How long should I work on finding product-market fit before I consider pivoting?

There’s no magic number, but if you’ve talked to a hundred potential customers, built multiple iterations, and you’re still not seeing traction, you probably need to pivot. The key is: are you learning? Are you getting closer to understanding what customers actually want? If you’re just repeating the same failed experiment, pivot sooner. If you’re learning and iterating, give it more time.

Should I raise venture capital?

Only if you’re building a venture that needs it. If you’re building a service business, a content business, or something that can be profitable with a small team, VC might actually slow you down. If you’re building a marketplace, a platform, or something that requires significant capital to gain network effects, then maybe. Be honest about what you’re building and whether VC aligns with your goals.

How do I know if I have the right co-founder?

You’re looking for someone who complements your skills, who you trust implicitly, and who won’t bail when things get hard. You’ll argue about decisions. That’s healthy. But you need to share a core vision about what you’re building and why. If you’re constantly fighting about direction, that’s a red flag.

What’s the biggest mistake founders make in the early stage?

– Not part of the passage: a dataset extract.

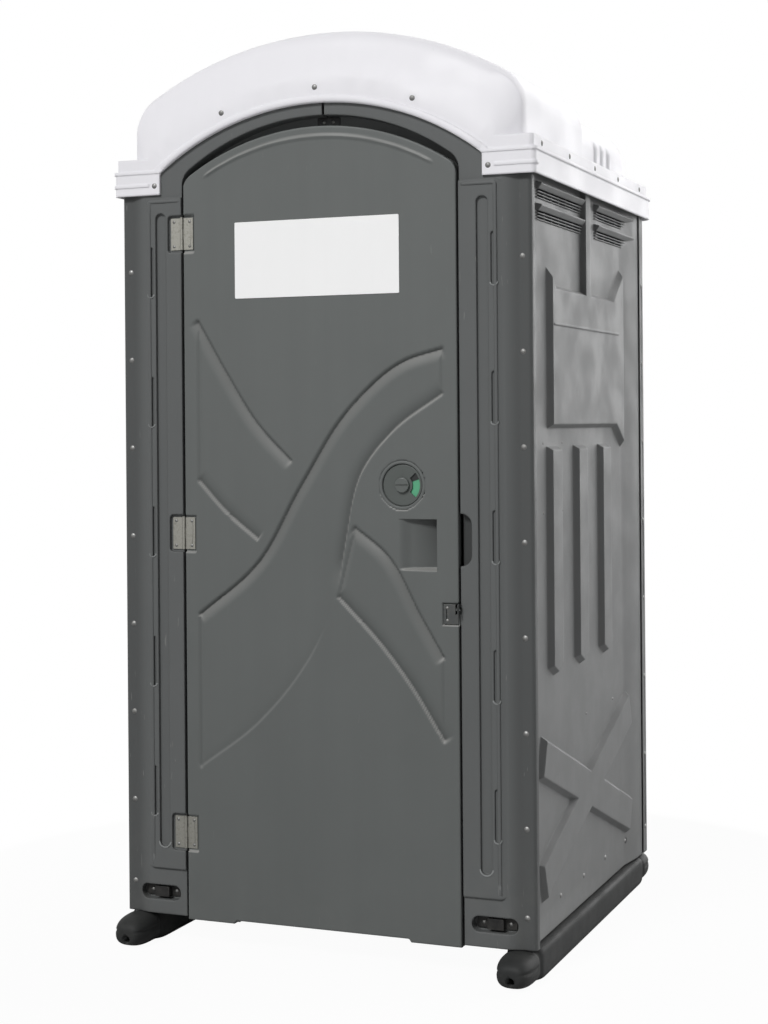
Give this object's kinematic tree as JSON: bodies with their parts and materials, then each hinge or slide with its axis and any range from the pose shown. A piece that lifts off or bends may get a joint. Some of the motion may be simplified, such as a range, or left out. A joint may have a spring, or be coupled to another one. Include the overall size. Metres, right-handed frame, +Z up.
{
  "type": "portable toilet cabin",
  "caption": "Moulded plastic site toilet cabin on skids, with an arched door, an indicator latch, ribbed walls and a domed pale roof over a tank, a seat and a urinal.",
  "frame": {"origin": "centre of the footprint, on the ground", "axes": "+X to the right seen from the door side, +Y from the door to the back, +Z up"},
  "size_m": [1.128, 1.21, 2.2838],
  "materials": {
    "wall_plastic": "fine-grained moulded polyethylene, mid grey",
    "front_plastic": "fine-grained moulded polyethylene, grey",
    "door_plastic": "fine-grained moulded polyethylene, grey",
    "roof_plastic": "satin off-white polyethylene",
    "skid_plastic": "dark grey recycled polyethylene",
    "pan_plastic": "dark grey moulded polyethylene",
    "black_plastic": "black nylon",
    "rivet_metal": "plain rivet heads",
    "hinge_steel": "zinc plated",
    "hasp_chrome": "bright plated",
    "latch_plastic": "dark grey nylon",
    "dial_plastic": "green and red indicator on dark nylon",
    "notice_white": "white sheet",
    "tank_plastic": "black moulded polyethylene",
    "seat_plastic": "black polypropylene",
    "pipe_plastic": "light grey pipe",
    "urinal_plastic": "grey moulded polyethylene",
    "tissue": "wound paper",
    "dispenser_white": "white moulded case"
  },
  "bodies": {
    "cabin": {"skid_left": "skid_plastic", "skid_right": "skid_plastic", "floor_pan": "pan_plastic", "front_panel_left": "front_plastic", "front_panel_right": "front_plastic", "header_joint_plate": "black_plastic", "header_screws": "rivet_metal", "tie_down_bars": "black_plastic", "tie_down_rivets": "rivet_metal", "side_wall_left": "wall_plastic", "side_wall_right": "wall_plastic", "rear_wall": "wall_plastic", "roof": "roof_plastic", "front_corner_rivets": "rivet_metal", "rear_corner_rivets": "rivet_metal", "base_rivets": "rivet_metal", "roof_side_rivets": "rivet_metal", "roof_rear_rivets": "rivet_metal", "roof_rim_rivets": "rivet_metal", "hinge_frame_leaves": "hinge_steel", "hinge_pins": "hinge_steel", "hinge_frame_rivets": "rivet_metal", "latch_keeper": "hinge_steel", "keeper_rivets": "rivet_metal", "hasp_frame_tab": "hasp_chrome", "hasp_frame_rivets": "rivet_metal", "waste_tank": "tank_plastic", "seat_hinge": "seat_plastic", "vent_stack": "pipe_plastic", "stack_collar": "pipe_plastic", "stack_cap": "pipe_plastic", "urinal": "urinal_plastic", "urinal_drain": "pipe_plastic", "urinal_screws": "rivet_metal", "paper_holder": "black_plastic", "holder_bar": "hinge_steel", "dispenser_body": "dispenser_white", "wall_fitting_screws": "rivet_metal"},
    "door": {"door_outer_shell": "door_plastic", "door_inner_shell": "door_plastic", "notice_plate": "notice_white", "hinge_door_leaves": "hinge_steel", "hinge_door_rivets": "rivet_metal", "latch_escutcheon": "latch_plastic", "latch_bush": "latch_plastic", "hasp_door_tab": "hasp_chrome", "hasp_door_rivets": "rivet_metal", "pull_handle": "black_plastic", "handle_screws": "rivet_metal", "coat_hook": "black_plastic", "hook_screws": "rivet_metal"},
    "latch": {"latch_dial": "dial_plastic", "latch_cam": "hinge_steel", "latch_lever": "latch_plastic"},
    "seat": {"seat_ring": "seat_plastic"},
    "lid": {"seat_lid": "seat_plastic"},
    "roll_front": {"paper_roll_front": "tissue"},
    "roll_rear": {"paper_roll_rear": "tissue"},
    "push_plate": {"dispenser_push": "latch_plastic"}
  },
  "joints": [
    {"name": "door_swing", "type": "hinge", "parent": "cabin", "child": "door", "pos_m": [-0.37, -0.5335, 1], "axis": [0, 0, -1], "range_deg": [0, 110]},
    {"name": "latch_turn", "type": "hinge", "parent": "door", "child": "latch", "pos_m": [0.222, -0.515, 1.167], "axis": [0, 1, 0], "range_deg": [0, 90]},
    {"name": "seat_lift", "type": "hinge", "parent": "cabin", "child": "seat", "pos_m": [0, 0.445, 0.5645], "axis": [-1, 0, 0], "range_deg": [0, 85]},
    {"name": "lid_fold", "type": "hinge", "parent": "cabin", "child": "lid", "pos_m": [0, 0.445, 0.5645], "axis": [-1, 0, 0], "range_deg": [-96, 0]},
    {"name": "roll_front_spin", "type": "hinge", "parent": "cabin", "child": "roll_front", "pos_m": [0.46, 0.0515, 0.6284], "axis": [0, 1, 0], "continuous": true},
    {"name": "roll_rear_spin", "type": "hinge", "parent": "cabin", "child": "roll_rear", "pos_m": [0.46, 0.1585, 0.6284], "axis": [0, 1, 0], "continuous": true},
    {"name": "push_plate_press", "type": "hinge", "parent": "cabin", "child": "push_plate", "pos_m": [0.438, -0.31, 1.115], "axis": [0, -1, 0], "range_deg": [0, 14], "stiffness_Nm_per_rad": 1, "springref_deg": -11.46}
  ]
}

Assuming they know what customers want without actually asking them. Building in isolation. Raising too much money too early and then having to hit unrealistic growth targets. Hiring their friends instead of hiring the best people they can afford. Take your pick—there are plenty of mistakes to make. The goal is to make them quickly and learn from them.

How do I stay motivated when the venture isn’t growing as fast as I expected?

Remember why you started. Connect with your customers and see the real impact you’re having. Celebrate small wins. And be realistic about timelines—most overnight successes took five to seven years. If you’re expecting exponential growth in month three, you’re going to be disappointed. Build for the long game.